We proceed analogously for the derivative of Bi.

In the negative half-plane, we use the connection formulas

.. math ::

    \operatorname{Ai}(z) = e^{+\pi i/3} \operatorname{Ai}(z_1)  +  e^{-\pi i/3} \operatorname{Ai}(z_2)

    \operatorname{Bi}(z) = e^{-\pi i/6} \operatorname{Ai}(z_1)  +  e^{+\pi i/6} \operatorname{Ai}(z_2)

where `z_1 = -z e^{+\pi i/3}`, `z_2 = -z e^{-\pi i/3}`.
Provided that `|\arg(-z)| < 2 \pi / 3`, we have
`|\arg(z_1)|, |\arg(z_2)| < \pi`, and thus the asymptotic expansion
for Ai can be used.
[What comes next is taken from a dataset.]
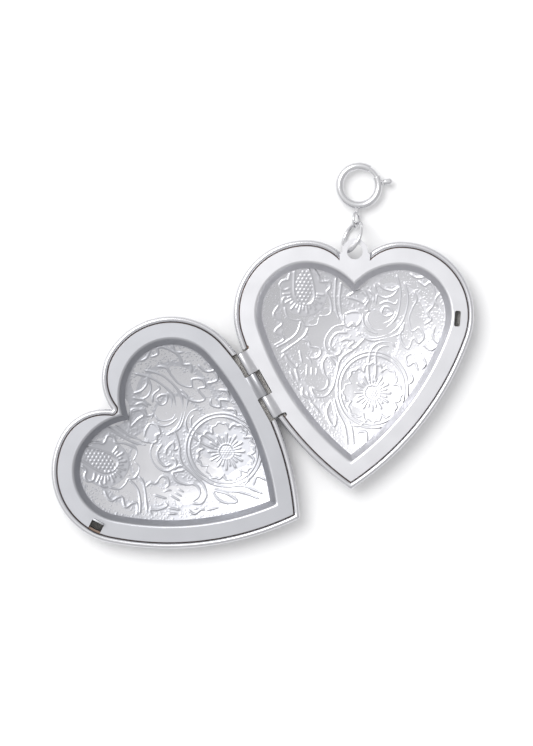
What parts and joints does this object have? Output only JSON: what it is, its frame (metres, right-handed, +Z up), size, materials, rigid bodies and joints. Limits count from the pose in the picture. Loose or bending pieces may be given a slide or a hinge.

As before, we collect roots of unity to obtain

.. math ::

    \operatorname{Ai}(z) = A_1 [S_n(i \zeta)  + R_n(z_1)]
                         + A_2 [S_n(-i \zeta) + R_n(z_2)]

    \operatorname{Bi}(z) = A_3 [S_n(i \zeta)  + R_n(z_1)]
                         + A_4 [S_n(-i \zeta) + R_n(z_2)]

where `\zeta = (2/3) (-z)^{3/2}` and

.. math ::

    A_1 = \frac{\exp(-i (\zeta - \pi/4))}{2 \sqrt{\pi} (-z)^{1/4}}, \quad
    A_2 = \frac{\exp(+i (\zeta - \pi/4))}{2 \sqrt{\pi} (-z)^{1/4}}, \quad
    A_3 = -i A_1, \quad
    A_4 = +i A_2.

The differentiated formulas are analogous.